Timothy Reed works as a driller on oil rigs in North Dakota. But he said his shave ice business has snowballed so much that he didn’t return to North Dakota this summer.

In a roundabout way, it was the oil business, and family ties to Hawaii, that solidified the Reeds’ frozen treat forage.

“I've worked on oil rigs for over eight years, for a couple of weeks or a couple of months straight,” he said. “Oil prices took a dump and I got the summer off. My father-in-law (Dave Fegel) used to be stationed in Hawaii with the Navy many years ago when shave ice was starting to come along and become popular.

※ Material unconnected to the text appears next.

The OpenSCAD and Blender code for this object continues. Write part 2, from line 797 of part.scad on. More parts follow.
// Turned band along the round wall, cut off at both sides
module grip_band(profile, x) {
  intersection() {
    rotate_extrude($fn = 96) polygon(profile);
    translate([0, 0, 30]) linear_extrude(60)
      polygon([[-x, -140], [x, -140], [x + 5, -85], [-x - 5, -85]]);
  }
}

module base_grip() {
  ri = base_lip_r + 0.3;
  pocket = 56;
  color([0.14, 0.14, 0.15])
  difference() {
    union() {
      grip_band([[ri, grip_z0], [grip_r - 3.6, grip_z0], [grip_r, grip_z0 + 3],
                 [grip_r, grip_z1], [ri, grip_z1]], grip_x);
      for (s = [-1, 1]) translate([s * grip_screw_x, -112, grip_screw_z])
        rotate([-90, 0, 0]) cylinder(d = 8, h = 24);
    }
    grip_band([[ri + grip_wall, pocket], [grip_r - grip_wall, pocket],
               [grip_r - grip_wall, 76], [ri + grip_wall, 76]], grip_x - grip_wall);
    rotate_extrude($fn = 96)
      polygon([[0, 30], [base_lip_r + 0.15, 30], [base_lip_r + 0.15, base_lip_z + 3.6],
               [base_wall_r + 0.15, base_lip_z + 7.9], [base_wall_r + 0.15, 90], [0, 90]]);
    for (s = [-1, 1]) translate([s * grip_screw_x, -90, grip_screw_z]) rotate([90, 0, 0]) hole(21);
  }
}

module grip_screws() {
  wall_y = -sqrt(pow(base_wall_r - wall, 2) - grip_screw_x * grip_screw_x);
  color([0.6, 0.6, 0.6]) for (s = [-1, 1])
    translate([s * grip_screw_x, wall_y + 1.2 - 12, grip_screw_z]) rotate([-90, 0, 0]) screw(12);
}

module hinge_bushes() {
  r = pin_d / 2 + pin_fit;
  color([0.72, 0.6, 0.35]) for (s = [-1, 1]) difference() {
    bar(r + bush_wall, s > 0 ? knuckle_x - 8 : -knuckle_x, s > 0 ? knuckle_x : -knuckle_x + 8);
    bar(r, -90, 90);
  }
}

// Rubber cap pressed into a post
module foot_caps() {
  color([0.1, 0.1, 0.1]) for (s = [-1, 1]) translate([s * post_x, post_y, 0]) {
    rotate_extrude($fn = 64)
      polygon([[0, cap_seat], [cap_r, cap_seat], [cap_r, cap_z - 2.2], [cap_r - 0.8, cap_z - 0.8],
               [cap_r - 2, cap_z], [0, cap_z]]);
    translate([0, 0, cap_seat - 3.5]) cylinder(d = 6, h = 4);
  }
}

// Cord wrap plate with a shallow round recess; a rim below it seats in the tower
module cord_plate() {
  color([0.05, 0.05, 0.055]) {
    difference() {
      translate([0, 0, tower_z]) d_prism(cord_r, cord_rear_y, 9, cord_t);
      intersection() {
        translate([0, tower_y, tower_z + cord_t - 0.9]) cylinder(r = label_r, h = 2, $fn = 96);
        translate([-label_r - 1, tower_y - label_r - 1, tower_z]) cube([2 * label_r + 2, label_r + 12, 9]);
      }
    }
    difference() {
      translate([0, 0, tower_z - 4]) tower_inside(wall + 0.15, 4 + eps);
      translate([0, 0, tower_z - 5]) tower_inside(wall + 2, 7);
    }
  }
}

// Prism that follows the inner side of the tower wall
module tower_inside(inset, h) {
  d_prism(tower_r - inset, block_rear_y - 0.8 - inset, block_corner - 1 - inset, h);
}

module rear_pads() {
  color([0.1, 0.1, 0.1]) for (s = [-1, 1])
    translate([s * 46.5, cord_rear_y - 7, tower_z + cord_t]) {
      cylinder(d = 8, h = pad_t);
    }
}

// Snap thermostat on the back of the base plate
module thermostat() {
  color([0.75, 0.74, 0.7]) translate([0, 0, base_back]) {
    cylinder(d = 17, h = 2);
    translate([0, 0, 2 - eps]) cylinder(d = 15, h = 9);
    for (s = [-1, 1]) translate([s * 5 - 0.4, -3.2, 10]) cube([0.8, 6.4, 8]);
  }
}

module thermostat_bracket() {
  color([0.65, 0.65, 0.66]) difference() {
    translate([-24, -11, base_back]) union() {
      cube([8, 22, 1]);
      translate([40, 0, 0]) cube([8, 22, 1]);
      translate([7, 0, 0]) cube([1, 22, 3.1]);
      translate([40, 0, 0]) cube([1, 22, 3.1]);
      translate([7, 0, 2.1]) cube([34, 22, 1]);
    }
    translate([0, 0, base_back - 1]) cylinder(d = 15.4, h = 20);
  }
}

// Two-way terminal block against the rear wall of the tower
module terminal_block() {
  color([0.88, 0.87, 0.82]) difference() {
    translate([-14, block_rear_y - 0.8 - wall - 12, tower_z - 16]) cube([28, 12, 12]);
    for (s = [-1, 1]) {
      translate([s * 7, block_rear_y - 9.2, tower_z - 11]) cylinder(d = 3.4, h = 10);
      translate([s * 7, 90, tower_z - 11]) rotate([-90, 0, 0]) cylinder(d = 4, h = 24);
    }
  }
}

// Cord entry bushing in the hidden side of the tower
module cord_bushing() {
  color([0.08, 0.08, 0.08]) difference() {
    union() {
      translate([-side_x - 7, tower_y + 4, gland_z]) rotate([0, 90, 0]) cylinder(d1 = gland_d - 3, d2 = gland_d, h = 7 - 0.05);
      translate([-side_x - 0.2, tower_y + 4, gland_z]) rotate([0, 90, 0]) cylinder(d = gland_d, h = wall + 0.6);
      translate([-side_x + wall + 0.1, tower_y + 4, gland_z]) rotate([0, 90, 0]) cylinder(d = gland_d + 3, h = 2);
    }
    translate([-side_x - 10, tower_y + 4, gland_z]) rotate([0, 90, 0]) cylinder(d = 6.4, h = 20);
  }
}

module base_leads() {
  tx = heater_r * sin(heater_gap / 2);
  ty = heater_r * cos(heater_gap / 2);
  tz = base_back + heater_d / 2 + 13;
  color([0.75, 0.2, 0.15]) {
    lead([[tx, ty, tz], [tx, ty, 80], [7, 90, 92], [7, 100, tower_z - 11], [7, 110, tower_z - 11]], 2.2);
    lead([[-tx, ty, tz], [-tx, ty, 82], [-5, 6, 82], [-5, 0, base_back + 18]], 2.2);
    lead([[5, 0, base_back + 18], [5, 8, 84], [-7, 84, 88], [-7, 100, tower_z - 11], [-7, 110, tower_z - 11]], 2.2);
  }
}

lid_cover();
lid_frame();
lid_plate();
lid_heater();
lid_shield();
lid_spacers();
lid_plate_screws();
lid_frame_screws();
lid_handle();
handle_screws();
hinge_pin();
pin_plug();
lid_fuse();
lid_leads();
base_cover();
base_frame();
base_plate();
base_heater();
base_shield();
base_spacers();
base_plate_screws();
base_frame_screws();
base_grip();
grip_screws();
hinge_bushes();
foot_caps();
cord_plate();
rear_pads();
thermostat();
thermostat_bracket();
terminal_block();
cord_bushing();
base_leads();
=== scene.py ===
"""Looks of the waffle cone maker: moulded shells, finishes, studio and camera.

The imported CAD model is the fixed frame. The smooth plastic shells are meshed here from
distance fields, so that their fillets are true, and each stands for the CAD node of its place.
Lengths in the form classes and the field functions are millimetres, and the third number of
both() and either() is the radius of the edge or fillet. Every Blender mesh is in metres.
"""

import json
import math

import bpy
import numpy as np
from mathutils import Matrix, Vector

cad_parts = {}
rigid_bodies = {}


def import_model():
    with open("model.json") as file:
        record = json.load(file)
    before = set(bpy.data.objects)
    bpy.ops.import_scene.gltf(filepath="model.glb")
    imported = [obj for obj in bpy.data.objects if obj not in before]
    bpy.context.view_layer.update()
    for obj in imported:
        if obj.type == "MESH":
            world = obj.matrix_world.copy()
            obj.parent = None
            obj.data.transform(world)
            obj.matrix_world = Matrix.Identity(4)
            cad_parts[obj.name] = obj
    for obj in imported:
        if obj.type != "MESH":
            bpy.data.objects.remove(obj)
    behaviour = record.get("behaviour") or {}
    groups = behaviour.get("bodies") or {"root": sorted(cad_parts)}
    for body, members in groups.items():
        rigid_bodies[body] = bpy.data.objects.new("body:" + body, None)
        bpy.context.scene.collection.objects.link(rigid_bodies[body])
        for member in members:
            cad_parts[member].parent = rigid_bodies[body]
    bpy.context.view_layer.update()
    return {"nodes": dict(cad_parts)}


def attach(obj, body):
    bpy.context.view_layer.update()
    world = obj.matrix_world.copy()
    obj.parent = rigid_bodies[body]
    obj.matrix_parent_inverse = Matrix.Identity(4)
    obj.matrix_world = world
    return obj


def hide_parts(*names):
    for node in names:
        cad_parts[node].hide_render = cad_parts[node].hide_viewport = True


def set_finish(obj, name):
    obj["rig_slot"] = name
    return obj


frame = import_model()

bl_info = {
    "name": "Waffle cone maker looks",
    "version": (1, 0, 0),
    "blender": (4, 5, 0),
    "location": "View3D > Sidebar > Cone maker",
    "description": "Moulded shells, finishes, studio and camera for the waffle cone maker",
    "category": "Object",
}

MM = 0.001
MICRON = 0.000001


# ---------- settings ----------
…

He convinced some family members to buy a machine.”

Timothy said the Fegel family sold shave ice at a few fairs, then the machine went into storage.

“It got put in the basement,” Timothy said. “Somebody stubbed their toe on it that summer I was off.”

The Reeds bought a food truck and, with the help of their oldest children, Tye and Marie, began to sell shave ice on the Spring Lake street corner two years ago.

“People were lined up around the block,” Timothy said. “When we got the Ferrysburg location, we felt it would be a really good idea to invest in the community and build this out. We've been working on the expansion (into Grand Haven), trying to keep up with demand.”

Halaula's concoction isn't just shave ice, though.

“We add ice cream to it,” Timothy said. 

At the Grand Haven location, customers can choose between vanilla or coconut ice cream and 25 syrup flavors. The Ferrysburg shop boasts more than 60 flavor choices. Other options include coconut topping and sour spray.

“Business has been phenomenal,” Timothy said. “It's like trying to steer a rocket ship.”

The fluffy ice treat tastes like cold cotton candy.

“The syrups completely saturate the ice,” Timothy said. “At the end, you have ice cream and syrups that taste like a milk shake. It's a healthy alternative to just straight ice cream.”

Employees start with a block of ice. The ice block spins and a razor blade shaves it thin.

“It's like eating a cloud,” Timothy said. “... Once people try it, they understand it's not a traditional snow cone. This is something different.”

Timothy said he and Debra first experienced shave ice while on their honeymoon in Hawaii.

“It's almost a religion in Hawaii,” he said. “Shave ice is something Hawaiians take very seriously. I've had customers come straight from Maui and stop in. They say it feels like they stepped right into Hawaii.”